## INSTRUCTION
Your task is to quote the material that follows, in full and exactly.

** BEGIN **

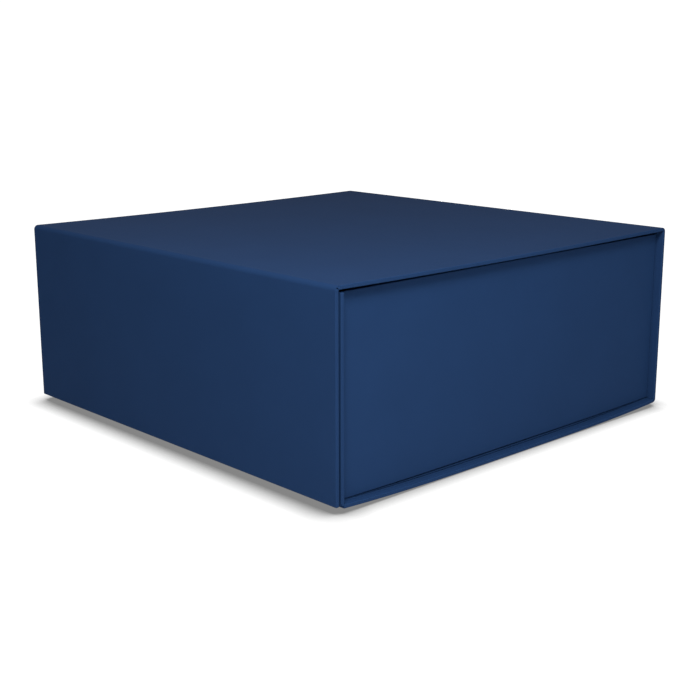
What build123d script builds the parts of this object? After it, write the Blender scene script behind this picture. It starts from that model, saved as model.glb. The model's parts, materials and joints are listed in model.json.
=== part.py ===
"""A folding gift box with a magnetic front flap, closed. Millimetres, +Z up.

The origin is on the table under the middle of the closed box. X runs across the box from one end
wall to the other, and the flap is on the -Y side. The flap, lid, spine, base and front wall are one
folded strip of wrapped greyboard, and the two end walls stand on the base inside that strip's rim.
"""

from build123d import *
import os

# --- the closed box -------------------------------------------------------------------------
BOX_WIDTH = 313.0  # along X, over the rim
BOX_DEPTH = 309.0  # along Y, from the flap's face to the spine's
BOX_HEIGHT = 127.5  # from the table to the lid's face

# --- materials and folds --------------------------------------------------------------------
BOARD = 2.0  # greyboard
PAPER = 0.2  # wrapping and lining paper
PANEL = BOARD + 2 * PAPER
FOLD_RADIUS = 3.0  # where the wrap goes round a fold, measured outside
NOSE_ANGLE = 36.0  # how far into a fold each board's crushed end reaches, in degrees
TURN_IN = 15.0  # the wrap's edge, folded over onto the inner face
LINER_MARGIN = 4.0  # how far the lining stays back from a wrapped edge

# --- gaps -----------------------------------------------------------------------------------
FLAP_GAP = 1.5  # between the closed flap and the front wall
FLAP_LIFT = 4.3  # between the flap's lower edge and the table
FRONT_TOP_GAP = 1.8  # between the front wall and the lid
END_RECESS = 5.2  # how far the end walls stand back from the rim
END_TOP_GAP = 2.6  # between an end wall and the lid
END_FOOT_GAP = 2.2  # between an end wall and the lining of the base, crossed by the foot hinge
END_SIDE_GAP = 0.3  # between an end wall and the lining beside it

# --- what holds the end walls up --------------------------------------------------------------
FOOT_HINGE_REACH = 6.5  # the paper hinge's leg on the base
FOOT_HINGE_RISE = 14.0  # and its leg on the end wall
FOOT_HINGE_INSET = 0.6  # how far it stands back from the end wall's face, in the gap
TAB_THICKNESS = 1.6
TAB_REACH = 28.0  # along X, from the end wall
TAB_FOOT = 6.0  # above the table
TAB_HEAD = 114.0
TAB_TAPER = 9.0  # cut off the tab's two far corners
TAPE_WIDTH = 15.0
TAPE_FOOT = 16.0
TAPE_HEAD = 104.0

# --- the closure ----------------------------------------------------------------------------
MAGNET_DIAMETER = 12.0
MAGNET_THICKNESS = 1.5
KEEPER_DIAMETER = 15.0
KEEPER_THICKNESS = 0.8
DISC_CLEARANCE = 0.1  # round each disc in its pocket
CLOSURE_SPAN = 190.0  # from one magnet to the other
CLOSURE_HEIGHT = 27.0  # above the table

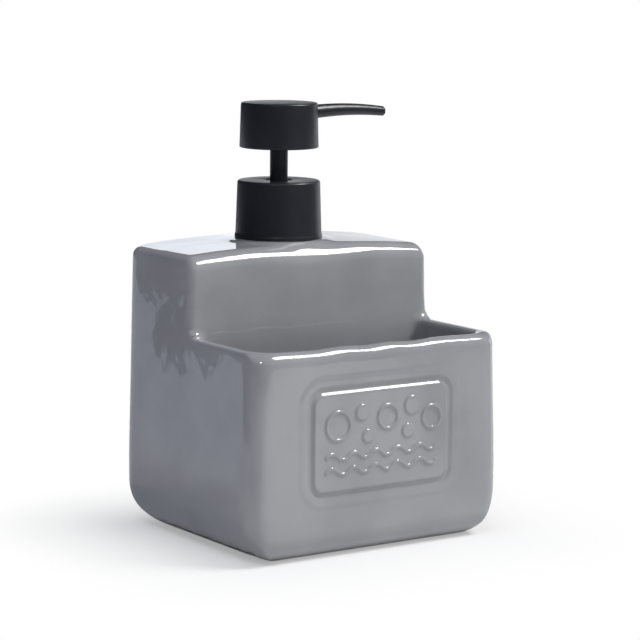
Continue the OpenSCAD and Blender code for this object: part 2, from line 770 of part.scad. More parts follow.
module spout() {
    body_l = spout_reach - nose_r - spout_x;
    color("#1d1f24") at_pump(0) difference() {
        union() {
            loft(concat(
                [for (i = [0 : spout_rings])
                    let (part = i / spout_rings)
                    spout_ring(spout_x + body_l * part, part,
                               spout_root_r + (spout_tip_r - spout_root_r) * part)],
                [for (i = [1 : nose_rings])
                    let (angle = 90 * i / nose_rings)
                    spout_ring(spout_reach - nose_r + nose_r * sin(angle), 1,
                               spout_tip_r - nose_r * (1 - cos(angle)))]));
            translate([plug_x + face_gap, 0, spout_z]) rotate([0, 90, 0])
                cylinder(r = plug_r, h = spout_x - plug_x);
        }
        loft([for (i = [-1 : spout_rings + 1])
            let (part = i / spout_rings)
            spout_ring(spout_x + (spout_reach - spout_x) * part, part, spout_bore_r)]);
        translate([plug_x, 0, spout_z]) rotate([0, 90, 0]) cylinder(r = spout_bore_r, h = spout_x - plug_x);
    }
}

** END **

## WRITTEN SOLUTION
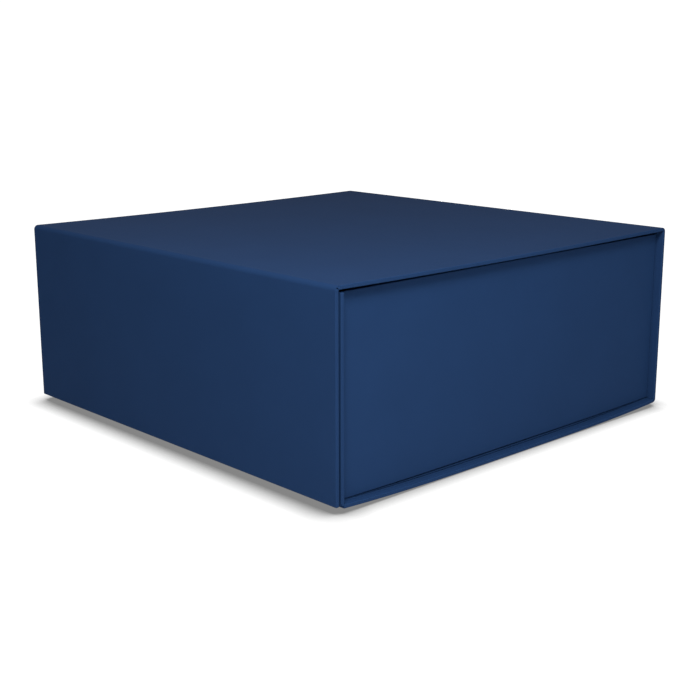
What build123d script builds the parts of this object? After it, write the Blender scene script behind this picture. It starts from that model, saved as model.glb. The model's parts, materials and joints are listed in model.json.
=== part.py ===
"""A folding gift box with a magnetic front flap, closed. Millimetres, +Z up.

The origin is on the table under the middle of the closed box. X runs across the box from one end
wall to the other, and the flap is on the -Y side. The flap, lid, spine, base and front wall are one
folded strip of wrapped greyboard, and the two end walls stand on the base inside that strip's rim.
"""

from build123d import *
import os

# --- the closed box -------------------------------------------------------------------------
BOX_WIDTH = 313.0  # along X, over the rim
BOX_DEPTH = 309.0  # along Y, from the flap's face to the spine's
BOX_HEIGHT = 127.5  # from the table to the lid's face

# --- materials and folds --------------------------------------------------------------------
BOARD = 2.0  # greyboard
PAPER = 0.2  # wrapping and lining paper
PANEL = BOARD + 2 * PAPER
FOLD_RADIUS = 3.0  # where the wrap goes round a fold, measured outside
NOSE_ANGLE = 36.0  # how far into a fold each board's crushed end reaches, in degrees
TURN_IN = 15.0  # the wrap's edge, folded over onto the inner face
LINER_MARGIN = 4.0  # how far the lining stays back from a wrapped edge

# --- gaps -----------------------------------------------------------------------------------
FLAP_GAP = 1.5  # between the closed flap and the front wall
FLAP_LIFT = 4.3  # between the flap's lower edge and the table
FRONT_TOP_GAP = 1.8  # between the front wall and the lid
END_RECESS = 5.2  # how far the end walls stand back from the rim
END_TOP_GAP = 2.6  # between an end wall and the lid
END_FOOT_GAP = 2.2  # between an end wall and the lining of the base, crossed by the foot hinge
END_SIDE_GAP = 0.3  # between an end wall and the lining beside it

# --- what holds the end walls up --------------------------------------------------------------
FOOT_HINGE_REACH = 6.5  # the paper hinge's leg on the base
FOOT_HINGE_RISE = 14.0  # and its leg on the end wall
FOOT_HINGE_INSET = 0.6  # how far it stands back from the end wall's face, in the gap
TAB_THICKNESS = 1.6
TAB_REACH = 28.0  # along X, from the end wall
TAB_FOOT = 6.0  # above the table
TAB_HEAD = 114.0
TAB_TAPER = 9.0  # cut off the tab's two far corners
TAPE_WIDTH = 15.0
TAPE_FOOT = 16.0
TAPE_HEAD = 104.0

# --- the closure ----------------------------------------------------------------------------
MAGNET_DIAMETER = 12.0
MAGNET_THICKNESS = 1.5
KEEPER_DIAMETER = 15.0
KEEPER_THICKNESS = 0.8
DISC_CLEARANCE = 0.1  # round each disc in its pocket
CLOSURE_SPAN = 190.0  # from one magnet to the other
CLOSURE_HEIGHT = 27.0  # above the table

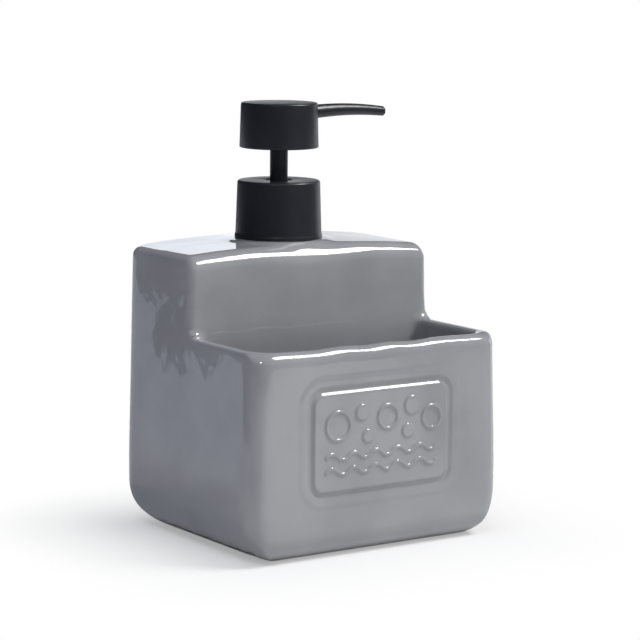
Continue the OpenSCAD and Blender code for this object: part 2, from line 770 of part.scad. More parts follow.
module spout() {
    body_l = spout_reach - nose_r - spout_x;
    color("#1d1f24") at_pump(0) difference() {
        union() {
            loft(concat(
                [for (i = [0 : spout_rings])
                    let (part = i / spout_rings)
                    spout_ring(spout_x + body_l * part, part,
                               spout_root_r + (spout_tip_r - spout_root_r) * part)],
                [for (i = [1 : nose_rings])
                    let (angle = 90 * i / nose_rings)
                    spout_ring(spout_reach - nose_r + nose_r * sin(angle), 1,
                               spout_tip_r - nose_r * (1 - cos(angle)))]));
            translate([plug_x + face_gap, 0, spout_z]) rotate([0, 90, 0])
                cylinder(r = plug_r, h = spout_x - plug_x);
        }
        loft([for (i = [-1 : spout_rings + 1])
            let (part = i / spout_rings)
            spout_ring(spout_x + (spout_reach - spout_x) * part, part, spout_bore_r)]);
        translate([plug_x, 0, spout_z]) rotate([0, 90, 0]) cylinder(r = spout_bore_r, h = spout_x - plug_x);
    }
}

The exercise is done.